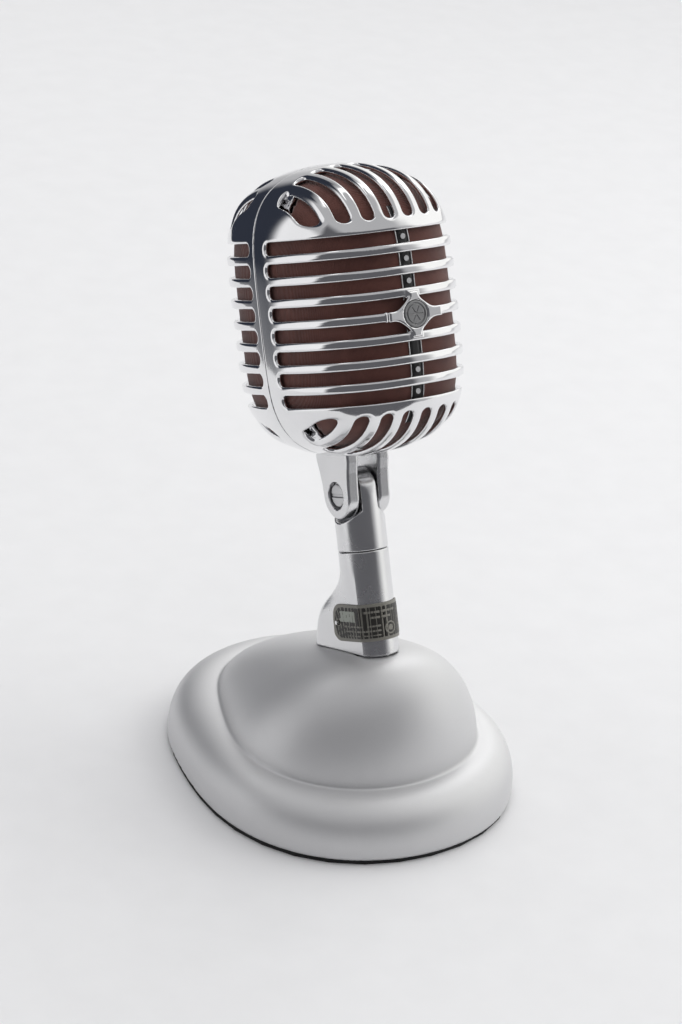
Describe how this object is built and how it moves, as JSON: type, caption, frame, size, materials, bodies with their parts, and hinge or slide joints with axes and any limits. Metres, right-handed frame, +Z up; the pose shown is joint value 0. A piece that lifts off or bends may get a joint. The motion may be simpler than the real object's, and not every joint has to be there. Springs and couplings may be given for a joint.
{
  "type": "desk microphone",
  "caption": "Ribbed two-shell cast microphone head that tilts on a forked yoke above a leaning stem, on a two-tier egg-shaped desk stand.",
  "frame": {"origin": "on the surface the stand rests on, at the centre of the stand's egg-shaped outline", "axes": "+Z up, -Y towards whoever speaks into the microphone, +X to the right seen from the front, along the tilt bolt"},
  "size_m": [0.1458, 0.1813, 0.2755],
  "materials": {
    "bright_chrome": "bright polished plating over a die casting",
    "satin_nickel": "soft satin plating with fine turning marks",
    "silver_paint": "fine-grained satin silver paint on a casting",
    "plain_steel": "plain turned or stamped steel",
    "dark_steel": "black oxide or dark japanned steel",
    "ring_aluminium": "machined aluminium",
    "copper_wire": null,
    "pin_brass": "turned brass",
    "plate_black": "etched plate filled with worn satin black",
    "silk": "close-woven red-brown silk",
    "film": "thin pressed film",
    "black_insulator": "moulded black insulator",
    "soft_rubber": "soft moulded rubber",
    "pad": "black felt pad",
    "lead_black": "insulated wire",
    "lead_red": "insulated wire"
  },
  "bodies": {
    "stand": {"foot_pad": "pad", "base_casting": "silver_paint", "bottom_plate": "plain_steel", "base_screw_1": "plain_steel", "base_screw_2": "plain_steel", "base_screw_3": "plain_steel", "stand_stud": "plain_steel", "stud_washer": "plain_steel", "stud_nut": "plain_steel", "connector_housing": "satin_nickel", "socket_sleeve": "satin_nickel", "socket_insert": "black_insulator", "contact_pin_1": "pin_brass", "contact_pin_2": "pin_brass", "contact_pin_3": "pin_brass", "nameplate": "plate_black", "nameplate_pin_1": "satin_nickel", "nameplate_pin_2": "satin_nickel", "set_screw": "dark_steel", "post_lead": "lead_black", "swivel_post": "satin_nickel", "friction_washer_1": "plain_steel", "friction_washer_2": "plain_steel"},
    "head": {"front_shell": "bright_chrome", "rear_shell": "bright_chrome", "front_cloth": "silk", "rear_cloth": "silk", "centre_strip": "dark_steel", "strip_screw_1": "satin_nickel", "strip_screw_2": "satin_nickel", "strip_screw_3": "satin_nickel", "strip_screw_4": "satin_nickel", "strip_screw_5": "satin_nickel", "badge_disc": "satin_nickel", "shell_screw_1": "plain_steel", "shell_screw_2": "plain_steel", "shell_screw_3": "plain_steel", "shell_screw_4": "plain_steel", "yoke": "satin_nickel", "yoke_screw_1": "plain_steel", "yoke_screw_2": "plain_steel", "yoke_screw_3": "plain_steel", "yoke_screw_4": "plain_steel", "pivot_bolt": "plain_steel", "pivot_nut": "plain_steel", "resonator_cap": "dark_steel", "diaphragm_ring": "ring_aluminium", "diaphragm": "film", "voice_coil": "copper_wire", "front_plate": "plain_steel", "pole_piece": "plain_steel", "magnet": "dark_steel", "magnet_cup": "plain_steel", "rear_chamber": "black_insulator", "shock_mount_ring": "soft_rubber", "cartridge_bracket": "plain_steel", "transformer_core": "dark_steel", "transformer_winding": "copper_wire", "cartridge_lead_1": "lead_red", "cartridge_lead_2": "lead_black"}
  },
  "joints": [
    {"name": "head_tilt", "type": "hinge", "parent": "stand", "child": "head", "pos_m": [0, -0.0003, 0.13395], "axis": [1, 0, 0], "range_deg": [-45, 45]}
  ]
}
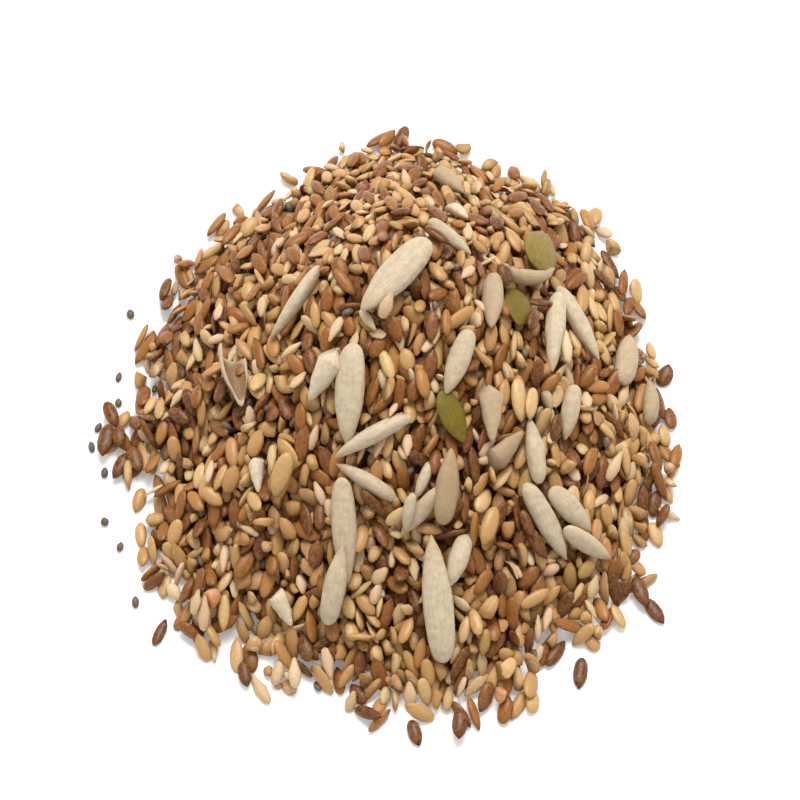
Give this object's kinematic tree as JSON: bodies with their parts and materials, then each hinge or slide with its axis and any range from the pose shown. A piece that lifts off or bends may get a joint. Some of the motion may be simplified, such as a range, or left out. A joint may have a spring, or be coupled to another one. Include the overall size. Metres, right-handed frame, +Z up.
{
  "type": "heap of mixed seeds",
  "caption": "Low rounded heap of loose mixed seeds with an uneven edge: linseeds and sesame between pale sunflower kernels and a few green pumpkin seeds.",
  "frame": {"origin": "middle of the heap's foot, on the surface that it stands on", "axes": "+Z up; the heap is longest along Y, and -Y is its front, the side that the picture is taken from"},
  "size_m": [0.0884, 0.1084, 0.0283],
  "materials": {
    "linseed_brown": "smooth glossy seed coat",
    "linseed_golden": "smooth satin seed coat",
    "hulled_grain": "dry matt",
    "sunflower_kernel": "dry matt, faintly ribbed",
    "pumpkin_seed": "satin, faintly streaked",
    "chia": "smooth mottled",
    "dried_fruit": "dry wrinkled"
  },
  "bodies": {
    "root": {"seed_heap": "linseed_brown"}
  },
  "joints": []
}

PROMPT: Repeat exactly, and only, the lines of the records above, starting with the line that contains "Give this object's" and ending with the final line, both included.

THE OUTPUT:
Give this object's kinematic tree as JSON: bodies with their parts and materials, then each hinge or slide with its axis and any range from the pose shown. A piece that lifts off or bends may get a joint. Some of the motion may be simplified, such as a range, or left out. A joint may have a spring, or be coupled to another one. Include the overall size. Metres, right-handed frame, +Z up.
{
  "type": "heap of mixed seeds",
  "caption": "Low rounded heap of loose mixed seeds with an uneven edge: linseeds and sesame between pale sunflower kernels and a few green pumpkin seeds.",
  "frame": {"origin": "middle of the heap's foot, on the surface that it stands on", "axes": "+Z up; the heap is longest along Y, and -Y is its front, the side that the picture is taken from"},
  "size_m": [0.0884, 0.1084, 0.0283],
  "materials": {
    "linseed_brown": "smooth glossy seed coat",
    "linseed_golden": "smooth satin seed coat",
    "hulled_grain": "dry matt",
    "sunflower_kernel": "dry matt, faintly ribbed",
    "pumpkin_seed": "satin, faintly streaked",
    "chia": "smooth mottled",
    "dried_fruit": "dry wrinkled"
  },
  "bodies": {
    "root": {"seed_heap": "linseed_brown"}
  },
  "joints": []
}